Insbesondere den am wenigsten entwickelten Ländern und kleinen Inselstaaten fehlen das Geld und  die Technologien, um sich an den Klimawandel anzupassen. Länder mit niedrigem Einkommen haben bereits Schwierigkeiten, ihren Entwicklungsbedarf in Bereichen wie Bildung, Gesundheit, Nahrungssicherheit und Infrastrukturausbau zu erfüllen. Der Klimawandel kommt als weitere Belastung zu den bestehenden Problemen hinzu.
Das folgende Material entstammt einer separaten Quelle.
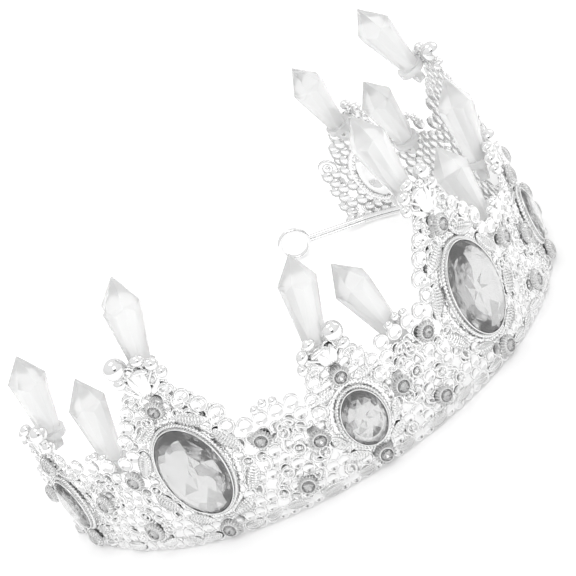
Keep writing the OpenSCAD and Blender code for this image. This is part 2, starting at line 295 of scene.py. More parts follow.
def oval_cord(length, width, grow, wire, ribs=0, depth=0.0, cols=10, height=None):
    """A cord round an oval: a round section carried along the oval grown by grow, and its
    radius ripples by depth as the cosine of ribs times the way round plus twice its side."""
    rows = max(96, ribs * 5) + 1
    turn = np.linspace(0, 2 * np.pi, rows)[:, None]
    a = np.linspace(0, 2 * np.pi, cols, endpoint=False)[None, :]
    x, y = (width / 2 + grow) * np.sin(turn), (length / 2 + grow) * np.cos(turn)
    nx, ny = (length / 2 + grow) * np.sin(turn), (width / 2 + grow) * np.cos(turn)
    size = np.hypot(nx, ny)
    r = wire * (1 + depth * np.cos(ribs * turn + 2 * a))
    rise = r if height is None else r * height / wire
    along = x + nx / size * r * np.cos(a)
    up = y + ny / size * r * np.cos(a)
    return np.stack([along, up, rise * np.sin(a)], -1).reshape(-1, 3), grid_quads(rows, cols)


def oval_lathe(length, width, profile, cols=72):
    """A profile of (share of the oval, out) carried round the oval."""
    share, out = np.asarray(profile, float).T
    turn = np.linspace(0, 2 * np.pi, cols, endpoint=False)[None, :]
    x = width / 2 * share[:, None] * np.cos(turn)
    y = length / 2 * share[:, None] * np.sin(turn)
    points = np.stack([x, y, out[:, None] + 0 * turn], -1)
    return points.reshape(-1, 3), grid_quads(len(share), cols)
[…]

Im Rahmen des internationalen Klimaregimes sind die reichen Länder dafür verantwortlich, die fehlenden Ressourcen auszugleichen. Sie müssen den Entwicklungsländern helfen, sich vor den Folgen des Klimawandels zu schützen. Die für den Klimawandel ursächlich verantwortlichen Industrieländer haben sich daher mit der Klimarahmenkonvention der Vereinten Nationen (UNFCCC) und dem Pariser Klimaabkommen verpflichtet, die Entwicklungsländer finanziell, technologisch und beim Aufbau von Kapazitäten zu unterstützen. Im Jahr 2009 versprachen die reichen Länder, bis 2020 jährlich 100 Milliarden US-Dollar dafür bereitzustellen. Bisher werden sie dieser Verpflichtung aber bei weitem nicht gerecht. Ein kürzlich veröffentlichter Bericht von Oxfam zeigt, dass die öffentliche Klimafinanzierung, die reiche Länder den Entwicklungsländern zur Verfügung stellen, bei knapp 60 Milliarden US-Dollar pro Jahr liegt. Zieht man von diesem Betrag allerdings Kreditrückzahlungen, Zinsen sowie einfach als Klimafinanzierung umgewidmete Mittel ab, bleibt davon nur ein Drittel, also etwa 20 Milliarden US-Dollar pro Jahr. 

Autor

Raju Pandit Chhetri 

ist geschäftsführender Direktor des Prakriti Resources Centre, einer nichtstaatlichen Organisation für nachhaltige Entwicklung und Umweltgerechtigkeit in Kathmandu, Nepal.
Von diesem Geld ist nur ein geringer Teil für Anpassung (adaptation) vorgesehen. Der UNFCCC-Zweijahresbericht 2018 zeigt, dass die Gelder für den Klimaschutz deutlich stärker in die Eindämmung des Klimawandels (mitigation) fließen: Nur knapp ein Drittel der bilateralen Klimahilfsgelder der OECD-Länder unterstützen Anpassungsmaßnahmen. Ähnlich hat die OECD berichtet, dass von den rund 71 Milliarden US-Dollar, den ihre Mitglieder im Jahr 2017 für den Klimaschutz in den Entwicklungsländern zur Verfügung gestellt haben, lediglich ein Fünftel für Anpassung ausgegeben wurde. Auch die Gelder von multilateralen Entwicklungsbanken werden zu 80 Prozent zur Eindämmung des Klimawandels ausgegeben; nur knapp 20 Prozent fließen in die Anpassung.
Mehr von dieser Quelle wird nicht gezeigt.